Miss Davis gives Oreo a cuddle in their back garden
She added: ‘I said I’d be two minutes but he went in and slammed the door, then came back out and said “if you don’t get out my f***ing garden I’m going to get a firearm”.
‘My blood went cold. It was so extreme and I didn’t know what he was capable of. I said just give me two minutes, I will grab the rabbit and be gone in a flash.
‘I had my back to him, and my partner was behind the fence but he came out behind me and opened fire. I was shocked.’
In court Booth’s lawyer Humayun Khan said: ‘There had been friction between the neighbours for some 10 years and unfortunately this developed into bad blood between them and created a neighbours’ dispute.
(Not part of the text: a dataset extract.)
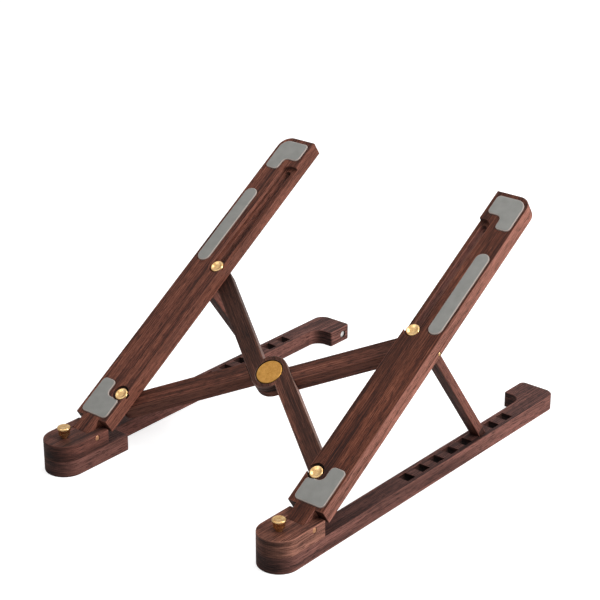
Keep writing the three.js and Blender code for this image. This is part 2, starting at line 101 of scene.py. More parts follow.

‘He is a member of a shooting club. He had seen the victim in his garden but disputes the fact that she says she knocked on his front door. He also says that he has CCTV footage showing that she didn’t. He denies firing the pistol towards the victim but admits that he fired it inside his conservatory.
‘There were no pellets in the gun it was simply gas. He doesn’t deny firing the pistol. He did not mean to cause anybody harm just fear to get her off of his property. He knows this is a serious offence and he now has a serious conviction to his name.’
Booth was also ordered to pay £250 in prosecution costs and a £115 victim surcharge.
JP Toni Pine told him: ‘We have considered this case carefully and we are satisfied that this was a serious enough case that it crosses the custody threshold as there was a weapon used and there were other people present.
‘But the have decided that is appropriate to suspend this sentence and order you to pay compensation.’